Mahkemeden madencilik şirketine çevre dersi
Madenin kapasite artışına izin vermeyen mahkeme, çevreyi korumanın devletin ve yurttaşın görevi olduğunu hatırlattı.
Hazal OcakTürkiye’nin oksijen deposu Kazdağları’nda maden kapasite artışına mahkeme “dur” dedi. Oreks Madencilik şirketinin Yenice’de bulunan maden kapasitesini artırmasıyla ilgili Çanakkale Çevre İl Müdürlüğü’nün verdiği ‘Çevresel Etki Değerlendirmesi (ÇED) Gerekli Değildir’ kararını iptal eden mahkeme, çevre sağlığını korumanın ve çevre kirlenmesini önlemenin devlet ile yurttaşların ödevi olduğunu anımsattı.
Dava açtılar
Çanakkale Yenice’de Kazdağları bölgesinde maden sahası işleten Oreks Madencilik “Bakır, Kurşun, Çinko, Gümüş Maden Ocağı Kapasite Artışı” için Çanakkale Çevre ve Şehircilik İl Müdürlüğü’ne başvurmuş, müdürlük de kapasite artırımı için ‘ÇED Gerekli Değildir’ kararı almıştı. Karara karşı TMMOB’a bağlı Ziraat Mühendisleri Odası, İda Dayanışma Derneği ve bölge sakinleri Müdürlük ve şirkete karşı dava açmıştı. Kararın iptal edilmesini isteyen yurttaşlar proje kapsamında aranacak cevherler içinde zehirli ağır metallerin bulunma olasılığının yüksek olması ve projenin işletme sahasındaki yeraltı su kaynaklarının varlığının kirlenme tehditi altında olduğuna dikkat çekmişti.

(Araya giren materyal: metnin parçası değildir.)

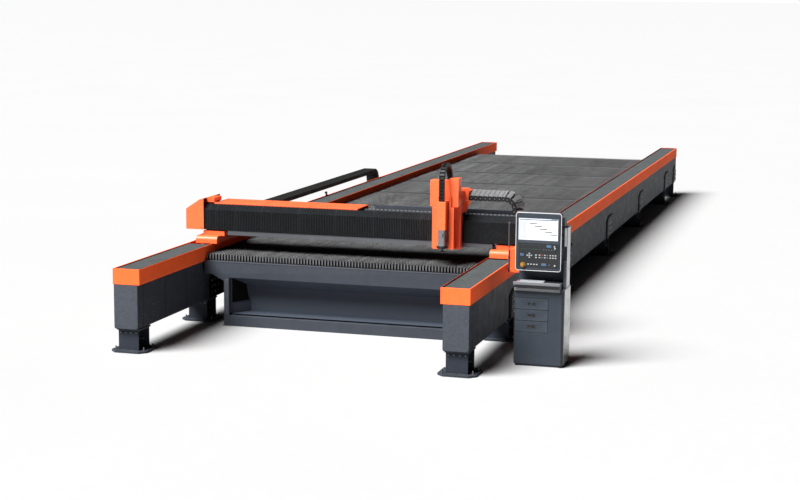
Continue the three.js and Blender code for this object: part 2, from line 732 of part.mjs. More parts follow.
function carriageSaddleGeometry() {
  const top = 1800;
  const low = TROUGH.lip + 13;
  const side = [
    [2196, 1624],
    [2244, 1624],
    [2244, low],
    [2330, low],
    [CHAIN.rear + 40, 1640],
    [CHAIN.rear + 40, top],
    [2196, top],
  ];
  const saddle = alongX(side, 3262, 3618);
  const end = CHAIN.moving - GAP;
  const clamp = box(3617, end, CHAIN.front, CHAIN.rear, CHAIN_AXIS + CHAIN_BEND + 3, top - 8);
  const flange = box(3580, end, CHAIN.front, CHAIN.front + 12, 1690, top + 18);
  const gusset = [[3600, 1675], [3700, 1675], [3638, low], [3600, low]];
  return join(saddle, clamp, flange, alongY(gusset, CHAIN.front, CHAIN.front + 12));
}
add("carriage_saddle", "orange", carriageSaddleGeometry());

// ---- vertical axis ---------------------------------------------------------------------------------
const COLUMN = { left: 3386, right: 3493, front: 1910, rear: 2100, top: 1700, low: 1165 };

function zColumnGeometry() {
  const { left, right, front, rear, top, low } = COLUMN;
  const step = 2012;
  const side = [[front, top], [front, 1354], [step, 1354], [step, low], [rear, low], [rear, top]];
  const block = box(CARRIAGE.middle - 40, CARRIAGE.middle + 40, rear - 2, CHANNEL.rear - 1, 1460, 1550);
  return join(alongX(side, left, right), block);
}
add("z_column", "orange", zColumnGeometry());

const HEAD = { x: 3446, y: 1958 };
add("cutting_head", "silver", box(HEAD.x - 48, HEAD.x + 48, HEAD.y - 56, HEAD.y + 53, 1158, 1353));

function nozzleGeometry() {
  const profile = [
    [0, 1066], [5, 1066], [24, 1082], [24, 1090], [13, 1096], [13, 1128], [68, 1130], [72, 1134], [72, 1152],
    [66, 1157.5], [0, 1157.5],
  ];
  const points = profile.map(([radius, z]) => new THREE.Vector2(radius, z));
  return new THREE.LatheGeometry(points, 28).rotateX(Math.PI / 2).translate(HEAD.x, HEAD.y, 0);
}
add("nozzle_and_sensor_ring", "dark", nozzleGeometry());

const Z_CHAIN = { left: 3406, right: 3471, front: 1916, rear: 2350, height: 45, middle: 1935 };
function zChainGeometry() {
  const radius = (Z_CHAIN.rear - Z_CHAIN.front - Z_CHAIN.height) / 2;
  const centre = (Z_CHAIN.rear + Z_CHAIN.front) / 2;
  const half = Z_CHAIN.height / 2;
  const outer = arc(centre, Z_CHAIN.middle, radius + half, 180, 0, 12);
  const inner = arc(centre, Z_CHAIN.middle, radius - half, 0, 180, 12);
  const front = COLUMN.top + 1;
  const rear = 1801;
  const section = [
    [Z_CHAIN.front, front],
    ...outer,
    [Z_CHAIN.rear, rear],
    [Z_CHAIN.rear - Z_CHAIN.height, rear],
    ...inner,
    [Z_CHAIN.front + Z_CHAIN.height, front],
  ];
  return alongX(section, Z_CHAIN.left, Z_CHAIN.right);
}
add("z_chain", "dark", zChainGeometry());

// ---- operator console ------------------------------------------------------------------------------
function cabinetGeometry() {
  const { left, right, front, rear, shelf } = CONSOLE;
  const body = box(left, right, front, rear, 24, shelf);
  const plinth = box(left + 12, right - 12, front + 14, rear - 12, 0, 26);
  const bayTop = DRAWER.lowest + 3 * DRAWER.pitch;
  const bay = box(DRAWER.left - 4, DRAWER.right + 4, front - 10, front + 8 + DRAWER.depth + 20,
    DRAWER.lowest - 4, bayTop);
  return cut(join(body, plinth), bay);
}
add("console_cabinet", "slate", cabinetGeometry());

function drawerGeometry(z) {
  const front = CONSOLE.front;
  const { left, right, depth, height } = DRAWER;
  const face = box(left, right, front, front + 9, z, z + height);
  const tray = box(left + 6, right - 6, front + 8, front + 8 + depth, z + 4, z + 104);
  const hollow = box(left + 12, right - 12, front + 14, front + 2 + depth, z + 10, z + 200);
  const pull = box(left + 152, left + 226, front - 5, front + 4, z + 50, z + 76);
  return cut(join(face, tray), hollow, pull);
}
const drawerNames = ["lower_drawer", "middle_drawer", "upper_drawer"];
drawerNames.forEach((name, i) => {
  add(name, "slate", drawerGeometry(DRAWER.lowest + i * DRAWER.pitch));
});

const CONSOLE_HEAD = { right: 5124, low: 1100, deep: 96, corner: 28, sidePanel: 26, sideTop: 1596 };
function consoleHeadGeometry() {
  const { left, right, front, top, shelf } = CONSOLE;
  const { low, deep, corner, sidePanel, sideTop } = CONSOLE_HEAD;
  const face = [
    [left, low],
    [CONSOLE_HEAD.right, low],
    [CONSOLE_HEAD.right, top - corner],
    [CONSOLE_HEAD.right - corner * 0.3, top - corner * 0.3],
    [CONSOLE_HEAD.right - corner, top],
    [left + corner, top],
    [left + corner * 0.3, top - corner * 0.3],
    [left, top - corner],
  ];
  const neck = [
    [front + deep, 1130],
    [front + deep, top - 60],
    [front + 190, top - 60],
    [front + 330, 1300],
    [front + 330, shelf + GAP],
    [front + 190, shelf + GAP],
    [front + 190, 1130],
  ];
  const sideBox = box(right - sidePanel, right, front + 76, front + 334, shelf + GAP, sideTop);
  const notch = box(right - sidePanel - 20, right + 20, front + 70, front + 120, 1226, 1380);
  return join(
    alongY(face, front + 12, front + 12 + deep),
    alongX(neck, left + 6, right - sidePanel + 1),
    cut(sideBox, notch),
  );
}
add("console_head", "slate", consoleHeadGeometry());

const panelFace = CONSOLE.front + 12 - GAP;
add("console_screen", "screen", box(4634, 5087, panelFace - 6, panelFace, 1450, 1697));

const BUTTONS = [
  { name: "estop_button", finish: "yellow", x: 4690, z: 1166, radius: 21, stem: 14, out: 30 },
  { name: "start_button", finish: "white", x: 5058, z: 1366, radius: 11, stem: 8, out: 12 },
  { name: "stop_button", finish: "red", x: 5058, z: 1170, radius: 11, stem: 8, out: 12 },
];
const PANEL_THICK = 8;
const panel = box(4634, 5100, panelFace - PANEL_THICK, panelFace, 1138, 1418);
const sockets = BUTTONS.map(({ x, z, stem }) => {
  return cylinder(stem + 0.6, [x, panelFace - 20, z], [x, panelFace + 20, z], 20);
});
add("control_panel", "dark", cut(panel, ...sockets));

const BUTTON_CLEARANCE = 7;
for (const { name, finish, x, z, radius, stem, out } of BUTTONS) {
  const face = panelFace - PANEL_THICK;
  const head = cylinder(radius, [x, face - BUTTON_CLEARANCE, z], [x, face - out, z]);
  const shank = cylinder(stem, [x, face + 0.5, z], [x, face - out / 2 - 4, z], 20);
  add(name, finish, join(head, shank));
}

function keyboardShelfGeometry() {
  const { left, front, shelf } = CONSOLE;
  const section = [
    [front - 70, 946],
    [front - 70, 980],
    [front - 62, 980],
    [front - 58, 960],
    [front + 180, 960],
    [front + 180, shelf + 1],
    [front - 24, shelf + 1],
    [front - 24, 946],
  ];
  return alongX(section, left - 5, CONSOLE_HEAD.right + 8);
}
add("keyboard_shelf", "silver", keyboardShelfGeometry());
add("keyboard", "silver", box(4650, 4940, CONSOLE.front - 40, CONSOLE.front + 90, 960.5, 982));

// ---- frame -----------------------------------------------------------------------------------------
// The origin is under the middle of the whole machine, on the floor.
const extent = new THREE.Box3().setFromObject(machine);
const middle = extent.getCenter(new THREE.Vector3());
machine.position.set(-middle.x, -middle.y, -extent.min.z);

export default machine;
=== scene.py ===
# Looks of the gantry cutting machine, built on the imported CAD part. Metres, row frame.
import math
import random

import bmesh
import bpy
from mathutils import Matrix, Vector


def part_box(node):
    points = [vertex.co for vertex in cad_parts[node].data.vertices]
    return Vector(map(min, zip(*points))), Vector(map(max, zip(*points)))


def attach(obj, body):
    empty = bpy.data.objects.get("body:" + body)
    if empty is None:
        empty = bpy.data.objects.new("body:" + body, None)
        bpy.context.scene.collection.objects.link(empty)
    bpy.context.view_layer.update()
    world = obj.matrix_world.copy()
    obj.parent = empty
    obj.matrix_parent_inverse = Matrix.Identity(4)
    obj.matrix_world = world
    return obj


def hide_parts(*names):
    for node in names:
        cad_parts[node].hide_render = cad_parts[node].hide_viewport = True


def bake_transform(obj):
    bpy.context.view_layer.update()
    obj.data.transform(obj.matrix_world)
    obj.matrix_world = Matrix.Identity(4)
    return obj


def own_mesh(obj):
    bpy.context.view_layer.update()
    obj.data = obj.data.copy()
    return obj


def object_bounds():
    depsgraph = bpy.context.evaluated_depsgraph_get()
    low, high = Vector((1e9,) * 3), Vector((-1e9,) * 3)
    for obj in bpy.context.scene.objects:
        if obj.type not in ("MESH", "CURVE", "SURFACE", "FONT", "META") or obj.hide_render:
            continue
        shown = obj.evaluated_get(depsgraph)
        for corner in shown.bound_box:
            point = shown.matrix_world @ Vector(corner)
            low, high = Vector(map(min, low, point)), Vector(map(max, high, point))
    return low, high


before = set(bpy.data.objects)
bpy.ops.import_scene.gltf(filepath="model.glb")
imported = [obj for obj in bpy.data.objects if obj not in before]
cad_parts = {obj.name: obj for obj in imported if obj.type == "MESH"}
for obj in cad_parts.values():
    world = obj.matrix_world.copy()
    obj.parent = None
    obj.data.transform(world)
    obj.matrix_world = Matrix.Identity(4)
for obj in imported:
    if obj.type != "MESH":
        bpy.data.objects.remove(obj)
cad_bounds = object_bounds()


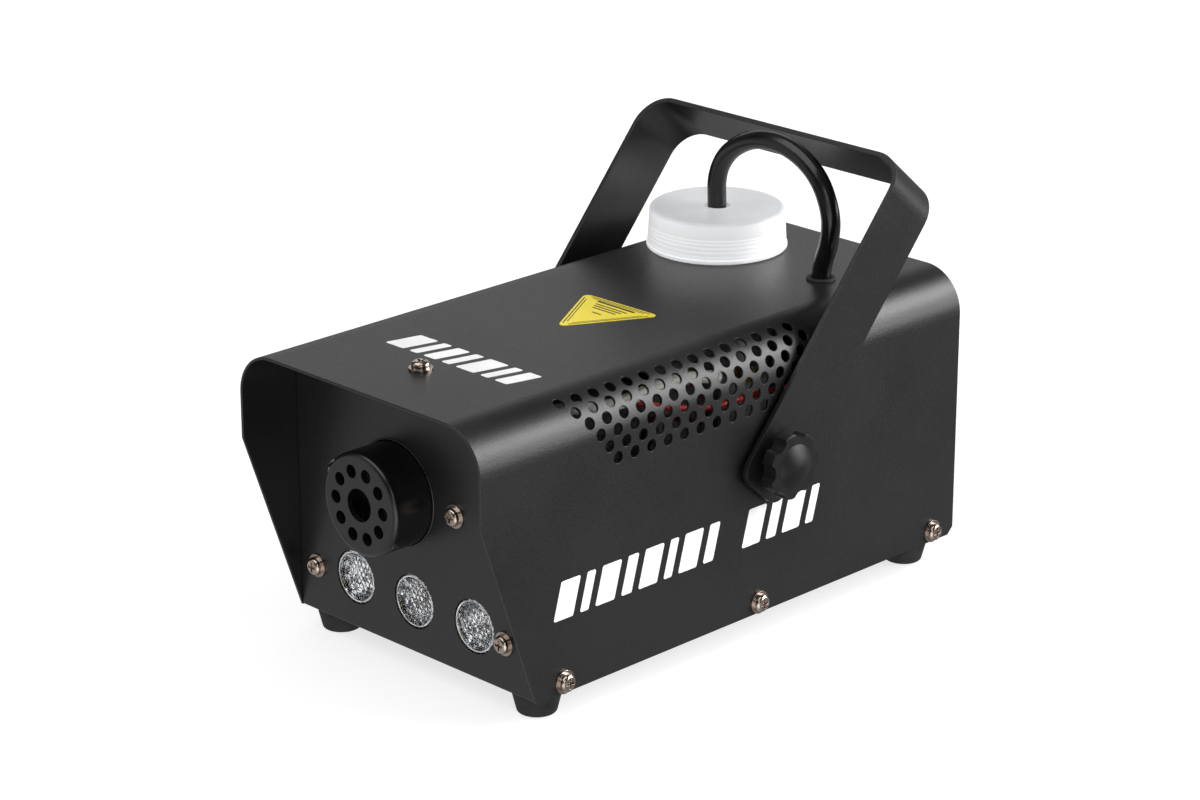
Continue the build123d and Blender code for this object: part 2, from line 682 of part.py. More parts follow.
# ================================================================ handle and knobs
def handle_strap():
    out_x = HANDLE_IN_X + STRAP
    half = STRAP_WIDTH / 2
    outer = block(-out_x, out_x, -half, half, -HANDLE_TAIL, HANDLE_REACH)
    outer = fillet(edges_along(outer, Axis.Y).group_by(Axis.Z)[-1], HANDLE_BEND_R)
    inner_top = HANDLE_REACH - STRAP
    inner = block(-HANDLE_IN_X, HANDLE_IN_X, -half - 1, half + 1, -HANDLE_TAIL - 1, inner_top)
    inner = fillet(edges_along(inner, Axis.Y).group_by(Axis.Z)[-1], HANDLE_BEND_R - STRAP)
    strap = outer - inner
    tips = edges_along(strap, Axis.X).group_by(Axis.Z)[0]
    strap = fillet(tips, 6)
    strap -= crosswise(0, 0, STUD_R + 0.08, -out_x - 2, out_x + 2)
    return Pos(0, PIVOT_Y, PIVOT_Z) * Rot(-HANDLE_LEAN, 0, 0) * strap


def knob(side):
    """Seven-lobed clamping knob for one side, with a hub and a domed centre."""
    rim = 0.6
    hub_to_face = Polyline(
        (KNOB_FACE_X - 2, 0),
        (KNOB_FACE_X - 2, STUD_R),
        (KNOB_X, STUD_R),
        (KNOB_X, KNOB_HUB_R),
        (KNOB_BODY_X, KNOB_HUB_R),
        (KNOB_BODY_X, KNOB_R - rim),
        (KNOB_BODY_X + rim, KNOB_R),
        (KNOB_FACE_X - rim, KNOB_R),
        (KNOB_FACE_X, KNOB_R - rim),
        (KNOB_FACE_X, KNOB_DOME_R),
    )
    dome_mid = (KNOB_FACE_X + 0.72 * (KNOB_TIP_X - KNOB_FACE_X), 0.55 * KNOB_DOME_R)
    dome = ThreePointArc((KNOB_FACE_X, KNOB_DOME_R), dome_mid, (KNOB_TIP_X, 1))
    back = Polyline((KNOB_TIP_X, 1), (KNOB_TIP_X, 0), (KNOB_FACE_X - 2, 0))
    grip = revolve(make_face(hub_to_face + dome + back), Axis.X)
    for notch in range(KNOB_LOBES):
        angle = 2 * pi * (notch + 0.5) / KNOB_LOBES
        at = (KNOB_NOTCH_AT * cos(angle), KNOB_NOTCH_AT * sin(angle))
        grip -= crosswise(*at, KNOB_NOTCH_R, KNOB_BODY_X - 1, KNOB_FACE_X + 1)
    lobes = edges_along(grip, Axis.X).filter_by(lambda edge: edge.center().X > KNOB_BODY_X)
    grip = fillet(lobes, 1.0)
    grip = Pos(0, PIVOT_Y, PIVOT_Z) * grip
    return grip if side > 0 else mirror(grip, about=Plane.YZ)


def knob_stud(side):
    return crosswise(PIVOT_Y, PIVOT_Z, STUD_R, side * 52, side * (KNOB_FACE_X - 2))


def pivot_washers():
    washers = []
    for side in (-1, 1):
        near = (side * (SIDE_X + 0.02), PIVOT_Y, PIVOT_Z)
        far = (side * (HANDLE_IN_X - 0.1), PIVOT_Y, PIVOT_Z)
        washers.append(ring(8.5, STUD_R + 0.15, near, far))
    return washers


def pivot_nuts():
    nuts = []
    for side in (-1, 1):
        start = Plane(origin=(side * 54, PIVOT_Y, PIVOT_Z), z_dir=(side, 0, 0))
        nut = extrude(start * RegularPolygon(5.8, 6), 4.9)
        nuts.append(nut - crosswise(PIVOT_Y, PIVOT_Z, STUD_R + 0.08, side * 50, side * 60))
    return nuts


# ================================================================ rear fittings
def inlet_body():
    face_y = REAR_PANEL_Y + 2.2
    flange = block(INLET_X - 16, INLET_X + 16, REAR_PANEL_Y, face_y, INLET_Z - 19.5, INLET_Z + 19.5)
    flange = fillet(edges_along(flange, Axis.Y), 2.5)
    body = flange + block(INLET_X - 13.5, INLET_X + 13.5, 96, REAR_PANEL_Y, INLET_Z - 17, INLET_Z + 17)
    mouth = block(INLET_X - 12.2, INLET_X + 12.2, 101.5, face_y + 1, SOCKET_Z - 8.2, SOCKET_Z + 8.2)
    body -= chamfer(edges_along(mouth, Axis.Y).group_by(Axis.Z)[-1], 4)
    body -= block(INLET_X - 11.1, INLET_X + 11.1, 103, face_y + 1, DRAWER_Z - 4.5, DRAWER_Z + 4.5)
    for pin in inlet_pins():
        body -= pin
    return body


def inlet_pins():
    pins = []
    for x, z in ((-7, -2), (0, 2), (7, -2)):
        middle = (INLET_X + x, SOCKET_Z + z)
        pins.append(block(middle[0] - 1, middle[0] + 1, 89, 114, middle[1] - 2, middle[1] + 2))
    return pins


def fuse_drawer():
    front_y = REAR_PANEL_Y + 3.6
    across = (INLET_X - 10.8, INLET_X + 10.8)
    tray = block(*across, 104.5, front_y, DRAWER_Z - 4.2, DRAWER_Z + 4.2)
    tray -= block(INLET_X - 10.15, INLET_X + 10.15, 106, 112, DRAWER_Z - 3, DRAWER_Z + 6)
    thumb = (front_y - 1.4, front_y + 1, DRAWER_Z - 6, DRAWER_Z - 1.4)
    return tray - block(INLET_X - 3, INLET_X + 3, *thumb)


def fuse():
    y = 109.0
    z = DRAWER_Z - 0.4
    glass = crosswise(y, z, 2.3, INLET_X - 5.4, INLET_X + 5.4)
    ends = [crosswise(y, z, 2.5, INLET_X + s * 5.4, INLET_X + s * 10) for s in (-1, 1)]
    return glass + ends[0] + ends[1]


def switch_frame():
    bezel = (REAR_PANEL_Y, REAR_PANEL_Y + 1.8, SWITCH_Z - 10.5, SWITCH_Z + 10.5)
    body = block(SWITCH_X - 7.5, SWITCH_X + 7.5, *bezel)
    body = fillet(edges_along(body, Axis.Y), 1.2)
    body += block(SWITCH_X - 6.5, SWITCH_X + 6.5, 102, REAR_PANEL_Y, SWITCH_Z - 9.5, SWITCH_Z + 9.5)
    well = crosswise(ROCKER_PIVOT_Y, SWITCH_Z, ROCKER_R + 0.4, SWITCH_X - 5.3, SWITCH_X + 5.3)
    well += block(SWITCH_X - 5.3, SWITCH_X + 5.3, ROCKER_PIVOT_Y, 120, SWITCH_Z - 8, SWITCH_Z + 8)
    body -= well
    for side in (-1, 1):
        z = SWITCH_Z + side * 5
        body += block(SWITCH_X - 2.4, SWITCH_X + 2.4, 94, 102, z - 0.4, z + 0.4)
    return body


def switch_rocker():
    """Rocker with a shallow V face, resting with its lower half pressed in."""
    body = crosswise(0, 0, ROCKER_R, -5, 5)
    for side in (-1, 1):
        facet = Pos(0, 14.6, 0) * Rot(side * 10, 0, 0) * Pos(0, 0, side * 10) * Box(30, 20, 20)
        body -= facet
    return Pos(SWITCH_X, ROCKER_PIVOT_Y, SWITCH_Z) * Rot(-ROCKER_TILT, 0, 0) * body


def remote_socket():
    face_y = REAR_PANEL_Y + 1.8
    body = lengthwise(REMOTE_X, REMOTE_Z, 11.0, REAR_PANEL_Y, face_y)
    body = fillet(body.edges().group_by(Axis.Y)[-1], 0.6)
    body += lengthwise(REMOTE_X, REMOTE_Z, 8.0, 105, REAR_PANEL_Y)
    body -= lengthwise(REMOTE_X, REMOTE_Z, 6.8, 109, face_y + 1)
    for hole in range(5):
        angle = radians(-90 + 45 * (hole - 2))
        x = REMOTE_X + 4.2 * cos(angle)
        z = REMOTE_Z + 4.2 * sin(angle)
        body -= lengthwise(x, z, 0.8, 106, 110)
    return body


def indicator_lens():
    lens = lengthwise(LAMP_X, LAMP_Z, LAMP_R, 106, REAR_PANEL_Y + 1)
    lens += lengthwise(LAMP_X, LAMP_Z, LAMP_R + 1.2, REAR_PANEL_Y, REAR_PANEL_Y + 1.2)
    dome = lengthwise(LAMP_X, LAMP_Z, LAMP_R - 0.4, REAR_PANEL_Y, REAR_LIMIT_Y)
    return lens + fillet(dome.edges().group_by(Axis.Y)[-1], 3.0)


# ================================================================ electrics
def control_board():
    return block(-52, 16, -76, -16, CONTROL_BOARD_Z, CONTROL_BOARD_Z + CONTROL_BOARD_T)


def board_transformer():
    low = CONTROL_BOARD_Z + CONTROL_BOARD_T
    core = block(-48, -22, -70, -48, low, low + 19)
    winding = block(-45, -25, -74, -44, low + 4, low + 15)
    return core + fillet(edges_along(winding, Axis.Y), 2)


def terminal_block():
    low = CONTROL_BOARD_Z + CONTROL_BOARD_T
    body = block(-46, -16, -30, -19, low, low + 10)
    for pole in range(5):
        x = -43 + 6 * pole
        body -= upright(x, -25, 1.9, low + 6, low + 11)
        body -= lengthwise(x, low + 3, 1.6, -22, -18)
    return body


def red_wires():
    """Two heater leads that run under the right-hand vents."""
    top = NOZZLE_Z + HEATER_HALF_H + 18
    first = [
        (NOZZLE_X + 4, -55, top + 0.1),
        (NOZZLE_X + 4, -55, 105),
        (8, -53, 106),
        (26, -47, 102),
        (40, -36, 95),
        (48, -20, 90),
        (49.5, -2, 86),
        (50, 16, 86),
        (49.6, 36, 84),
        (46, 56, 80),
        (42, 72, 77),
        (35, 81, 78),
        (SWITCH_X, 87, SWITCH_Z + 5),
        (SWITCH_X, 93.9, SWITCH_Z + 5),
    ]
    second = [
        (NOZZLE_X + 4, -28, top + 0.1),
        (NOZZLE_X + 4, -28, 105),
        (10, -22, 105.5),
        (28, -10, 100),
        (40, -2, 93),
        (42, 6, 82),
        (31, 14, 72),
        (17, 21, 66),
        (NOZZLE_X + 12, 21.5, NOZZLE_Z),
        (NOZZLE_X + 12, 13.1, NOZZLE_Z),
    ]
    return [tube("red_wire_1", first, WIRE_R), tube("red_wire_2", second, WIRE_R)]


def white_sleeve():
    """Braided glass sleeve over the thermal fuse, along the right-hand vents."""
    route = [
        (22, -66, 92),
        (36, -58, 97),
        (44, -44, 96),
        (46, -30, 99),
        (44, -12, 98),
        (46, 4, 95),
    ]
    return tube("white_sleeve", route, 2.2)


def black_wires():
    live = [
        (INLET_X - 7, 88.9, SOCKET_Z - 2),
        (INLET_X - 7, 81, SOCKET_Z - 2),
        (17, 70, 27),
        (14.5, 50, 15),
        (16, 28, 12.5),
        (17, 6, 13),
        (16.5, -8, 17),
        (2, -12, 20.5),
        (-17, -11, 21.6),
        (-19, -18.9, 21.6),
    ]
    lead = [
        (SWITCH_X, 93.9, SWITCH_Z - 5),
        (SWITCH_X, 86, SWITCH_Z - 5),
        (20, 76, 58),
        (16, 60, 46),
        (13, 44, 32),
        (12, 30, 21),
        (16.5, 14, 17.5),
        (16.5, -5, 20),
        (4, -8, 27),
        (-23, -8, 24),
        (-25, -18.9, 21.6),
    ]
    return [tube("black_wire_1", live, WIRE_R), tube("black_wire_2", lead, WIRE_R)]


def earth_wire():
    route = [
        (INLET_X, 88.9, SOCKET_Z + 2),
        (INLET_X, 82, SOCKET_Z + 2),
        (42, 76, 29),
        (49, 68, 18),
        (51, 58, 12),
        (51, 48, FLOOR_Z + WIRE_R + 0.1),
    ]
    return tube("earth_wire", route, WIRE_R)


# ================================================================ the parts
PARTS = {
    "top_cover": top_cover,
    "chassis": chassis,
    "cover_screws": cover_screws,
    "panel_screws": panel_screws,
    "rubber_feet": rubber_feet,
    "foot_screws": foot_screws,
    "nozzle_shroud": nozzle_shroud,
    "nozzle_tip": nozzle_tip,
    "led_lenses": led_lenses,
    "led_holders": led_holders,
    "led_board": led_board,
    "led_emitters": led_emitters,
    "board_spacers": board_spacers,
    "heater_bracket": heater_bracket,
    "heater_block": heater_block,
    "heater_insulation": heater_insulation,
    "heater_stand": heater_stand,
    "heater_terminals": heater_terminals,
    "thermostats": thermostats,
    "fluid_fitting": fluid_fitting,
    "pump_tube": pump_tube,
    "pump_plunger": pump_plunger,
    "pump_spring": pump_spring,
    "pump_yoke": pump_yoke,
    "pump_coil": pump_coil,
    "pump_bracket": pump_bracket,
    "pump_fittings": pump_fittings,
    "pressure_hose": pressure_hose,
    "feed_hose": feed_hose,
    "hose_joiner": hose_joiner,
    "bottle": bottle,
    "bottle_cap": bottle_cap,
    "cap_liner": cap_liner,
    "intake_hose": intake_hose,
    "pickup_filter": pickup_filter,
    "hose_grommet": hose_grommet,
    "bottle_cradle": bottle_cradle,
    "handle_strap": handle_strap,
    "pivot_washers": pivot_washers,
    "pivot_nuts": pivot_nuts,
    "inlet_body": inlet_body,
    "inlet_pins": inlet_pins,
    "fuse_drawer": fuse_drawer,
    "fuse": fuse,
    "switch_frame": switch_frame,
    "switch_rocker": switch_rocker,
    "remote_socket": remote_socket,
    "indicator_lens": indicator_lens,
    "control_board": control_board,
    "board_transformer": board_transformer,
    "terminal_block": terminal_block,
    "red_wires": red_wires,
    "white_sleeve": white_sleeve,
    "black_wires": black_wires,
    "earth_wire": earth_wire,
}

os.makedirs("parts", exist_ok=True)
for node, make in PARTS.items():
    save(node, make())
for side_name, side in (("right", 1), ("left", -1)):
    save(f"knob_{side_name}", knob(side))
    save(f"knob_stud_{side_name}", knob_stud(side))
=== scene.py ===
"""Looks for the compact fog machine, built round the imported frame. All lengths are in metres."""
import math

import bmesh
import bpy
from mathutils import Euler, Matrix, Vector


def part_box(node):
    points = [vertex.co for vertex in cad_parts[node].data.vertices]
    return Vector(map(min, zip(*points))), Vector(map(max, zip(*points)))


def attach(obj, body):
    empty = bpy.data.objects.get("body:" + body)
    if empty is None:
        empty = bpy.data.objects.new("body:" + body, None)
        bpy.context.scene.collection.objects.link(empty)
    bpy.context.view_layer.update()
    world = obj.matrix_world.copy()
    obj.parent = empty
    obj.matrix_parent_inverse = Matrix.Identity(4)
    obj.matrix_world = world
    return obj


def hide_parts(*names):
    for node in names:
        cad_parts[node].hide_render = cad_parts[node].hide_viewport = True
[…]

Davayı görüşen Çanakkale İdare Mahkemesi Türkiye Cumhuriyeti Anayasası’nın 56. maddesindeki herkesin sağlıklı ve dengeli bir çevrede yaşama hakkına sahip olduğunu anımsatarak şirketin ÇED Raporu hazırlamaktan kaçındığını belirtti. Mahkeme müdürlüğün “ÇED Gerekli Değildir” kararını hukusuz bulurak kararı 6 Temmuz’da oybirliğiyle iptal etti.
Öncü olsun
Davayı açanlardan Çanakkale Barosu Çevre ve Kent Hukuku Komisyonu Başkanı Ali Furkan Oğuz, “Proje Kaz Dağları’nın eteğinde Yenice ilçesinin Kalkım Beldesi’nde bulunuyor. En yakın yerleşim birimi Kalabakbaşı Köyü’ne uzaklığı 2 km ve projenin ortasından da Han Deresi geçmekte. Bakır, çinko, gümüş madeni kapasite artışı olan bu proje Çanakkale’deki diğer vahşi madencilik projeleri gibi bölgeyi, bölge halkı sağlığını, tarımı ve Kaz Dağları’nı, değerli bir tarım alanı olan Kalkım-Hamdibey Ovası’nı, Gönen Barajı’nı, Agonya Ovası’nı ve yaşam alanlarını ciddi anlamda tehdit ediyor. Bu çok önemli kararın bölgemizi tehdit eden diğer projeler için açtığımız davalarda da öncü olmasını temenni ediyorum” dedi.